Stirring the pot, raising hell and rearing children in the Bay Area

Posts Tagged "facebook"

24 Days, 0 Tweets

Posted on Dec 9, 2010 in Family, Friends, Rants and Raves, Featured | 0 comments

24 Days, 0 Tweets

Last December, I took a vow of radio silence from Twitter for 17 days, and although I did find some peace in being untied to my iPhone, I also found that I missed online engagement more than I’d expected. This year, I’m upping the ante, and going Twitter and Facebook-free for 24 days to try and understand more about how social media tools truly impact the life of someone who works in the business itself.

Neither of my top clients —  the paying nor the offspring variety — are doing anything on Twitter or Facebook over the next three weeks. So why should I? What can I learn from the online community that I shouldn’t be learning from the people and magic and family that surrounds the holidays in my own home? And what is it about my world that is so important and exciting that I need to disengage from it to broadcast to the world? I’m guessing, not much.

My motivation last year was a $100 credit to Anthropologie from La Gringa if I was able to keep the vow. I don’t have a carrot yet this year. I better think about that.

Now there are logistics to keeping me completely off of Facebook and Twitter for over three weeks.
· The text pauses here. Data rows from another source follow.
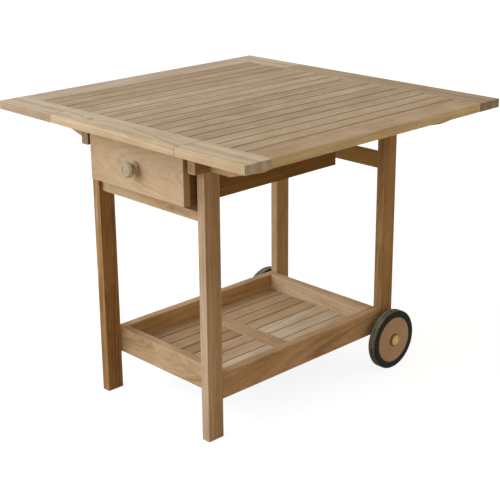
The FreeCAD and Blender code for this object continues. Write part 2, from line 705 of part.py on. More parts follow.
# ---------------------------------------------------------------- leaf hinges
# Three butt hinges under each leaf line, with the pin just below the boards. The centre panel's
# wings carry the two end barrels and the leaf's wings carry the middle one.
hinge_height = "(dims.top_height - dims.top_thick - dims.hinge_lift)"
barrel_long = "(dims.leaf_hinge_long / 3)"
wing_reach = "(dims.hinge_root + dims.hinge_wing / 2)"


def leaf_wings(label, place, pin_line, end_barrels):
    """Three hinge wings that point to -X from a pin line at x = pin_line in the body."""
    body = new_body(label, place, "0", hinge_height)
    wing_middle = "%s - %s" % (pin_line, wing_reach)
    wing_height = "dims.hinge_lift - dims.hinge_plate / 2"
    plate = rectangle(body, "XZ_Plane", "plate", "dims.hinge_wing", "dims.hinge_plate", wing_middle, wing_height)
    pad(body, plate, "dims.leaf_hinge_long", lift="dims.leaf_hinge_station")
    stations = ("-1", "1") if end_barrels else ("0",)
    for station in stations:
        shift = "dims.leaf_hinge_station + %s * (%s + dims.barrel_gap)" % (station, barrel_long)
        long = "%s - dims.barrel_gap" % barrel_long
        tab = rectangle(
            body, "XZ_Plane", "tab", "dims.hinge_root + 0.2", "dims.hinge_plate",
            "%s - (dims.hinge_root + 0.2) / 2" % pin_line, wing_height)
        pad(body, tab, long, lift=shift)
        ring = circle(body, "XZ_Plane", "barrel", "dims.hinge_barrel", pin_line)
        pad(body, ring, long, lift=shift)
    bore = circle(body, "XZ_Plane", "pin_bore", "dims.hinge_pin + dims.hinge_pin_play", pin_line)
    pocket(body, bore, "dims.leaf_hinge_long + 2", both_ways=True, lift="dims.leaf_hinge_station")
    for station in ("-1", "1"):
        hole = circle(
            body, "XY_Plane", "hole", "dims.hole_round", wing_middle,
            "-dims.leaf_hinge_station + %s * dims.leaf_hinge_long * 0.3" % station)
        pocket(body, hole, "12", both_ways=True)
    repeat(body, None, plate, "N_Axis", "dims.leaf_hinge_station", "3", whole=True, back=True)
    return body


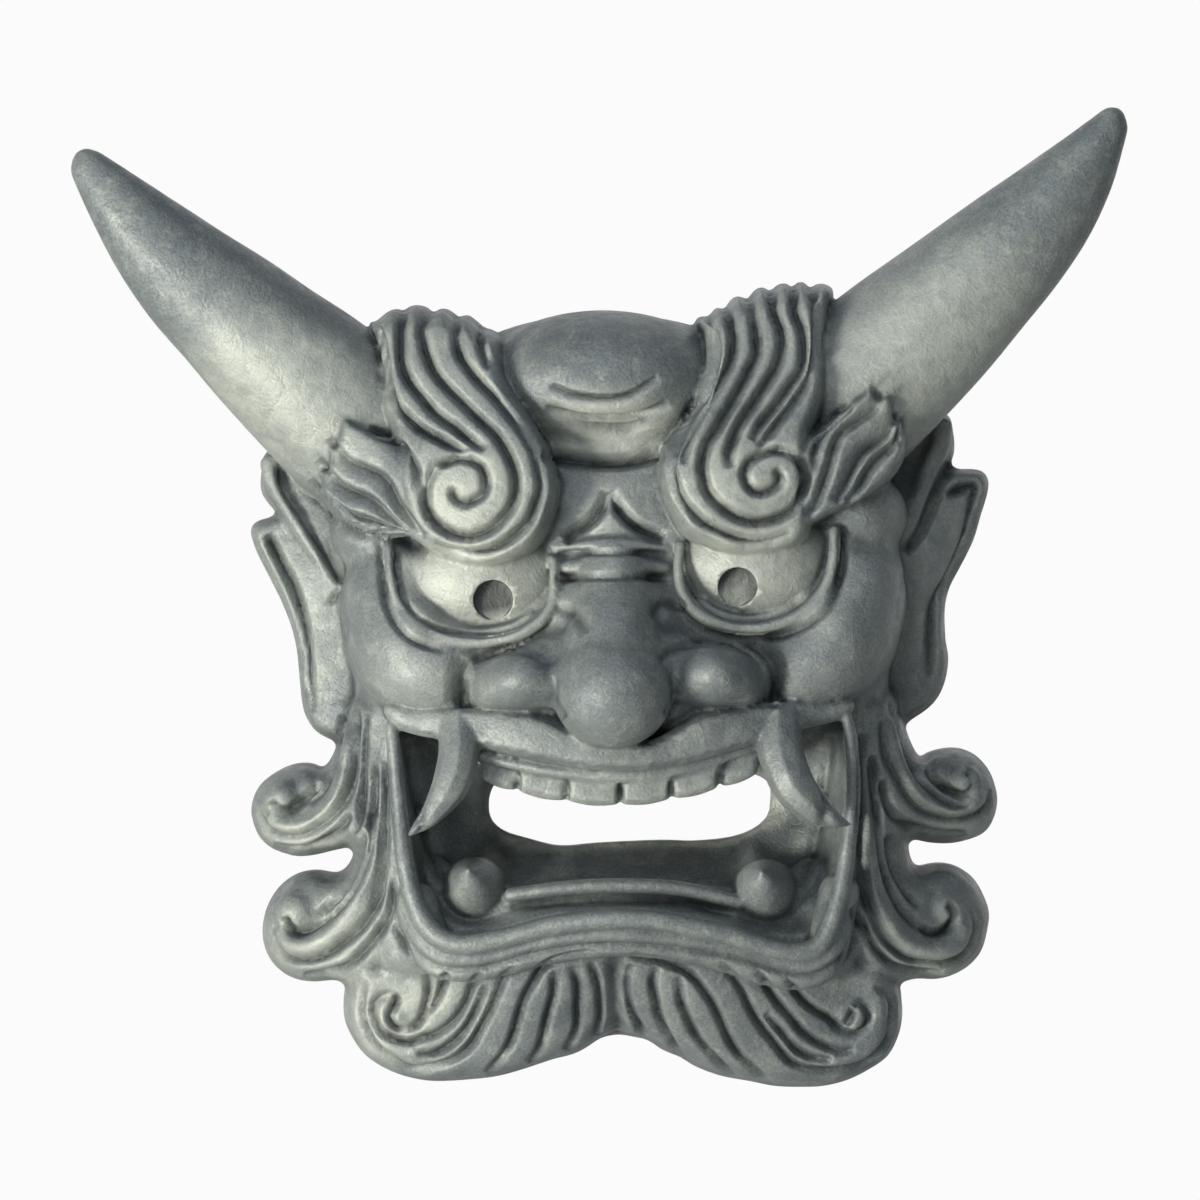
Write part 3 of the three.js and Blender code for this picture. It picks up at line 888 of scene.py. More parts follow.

I don’t have self-restraint, so I’m going to have to remove all temptation. Here is how I plan to do it:

1. Remove all social media monitoring tools from my desktop (this is no small task).

2. Remove Tweetdeck and Twitterlator Pro from my iPhone.

3. Go to Twitter.com and set my preferences to not receive any alerts to my mobile device (that’s cheating!)

4. Go to Facebook and set my email alerts to none.

5. Remove FB app from my iPhone.

6. Leave a post/tweet of the day I will be returning (this is mostly for work stuff)

What do you think? Think you could do it? I challenge you to try.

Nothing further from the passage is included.